Pendidikan Tinggi yang Membumi
Jika benar transformasi ini ingin membuka ruang ilmu yang lebih luas, maka sudah selayaknya UIN baru ini menjamin keberpihakan nyata terhadap kelompok miskin dan terpinggirkan. Bukan sekadar beasiswa simbolik, tapi sistem dukungan berlapis:
- Biaya kuliah yang fleksibel
- Ketersediaan asrama murah
- Sistem subsidi silang yang adil
- Pendekatan akademik yang menghargai pengalaman hidup rakyat kecil
Karena pendidikan, terutama yang berlabel "Islam", tidak seharusnya menjadi alat penyaringan kelas sosial. Ia semestinya menjadi jembatan: mengangkat harkat manusia, bukan meninggalkannya dalam ketertinggalan.
Penutup: Refleksi untuk Masa Depan
Alih status adalah pilihan strategis, tapi ia harus didasari pada refleksi yang jernih, bukan sekadar ambisi administratif. Kita perlu menimbang ulang: apakah yang kita kejar dalam pendidikan tinggi? Apakah sekadar nama, peringkat, dan akreditasi? Ataukah sebuah sistem yang mendidik manusia secara utuh—akal, hati, dan moralnya?

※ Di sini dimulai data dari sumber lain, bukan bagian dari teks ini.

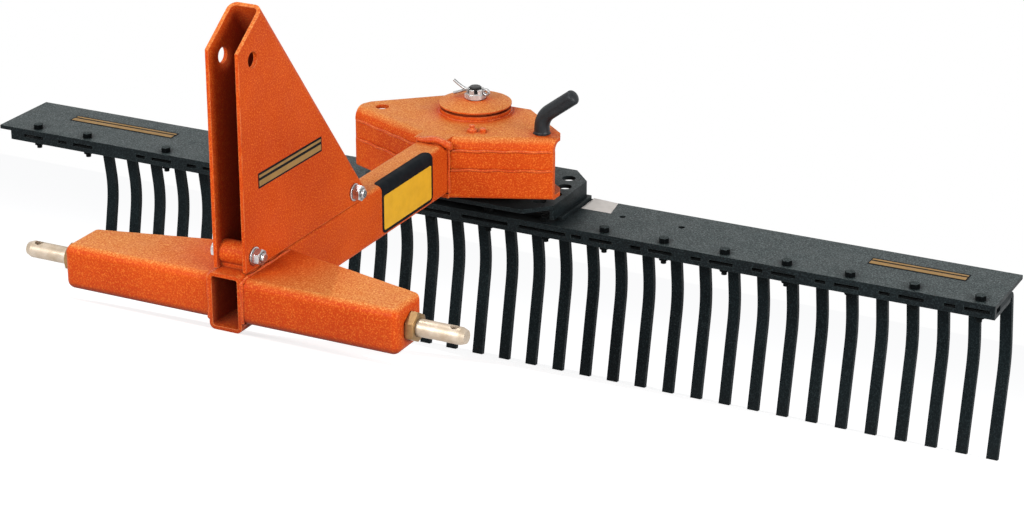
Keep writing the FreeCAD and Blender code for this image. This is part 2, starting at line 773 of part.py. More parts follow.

Jangan sampai dalam mengejar gelar dan status, kita justru kehilangan substansi. Jangan sampai rakyat—yang sesungguhnya cerdas dan penuh potensi—kembali menjadi korban dari keputusan yang tidak berpihak pada mereka.
Pendidikan harus menjadi jalan keluar, bukan jalan buntu. Terutama bagi mereka yang selama ini hanya menatap bangku kuliah dari balik jendela mimpi.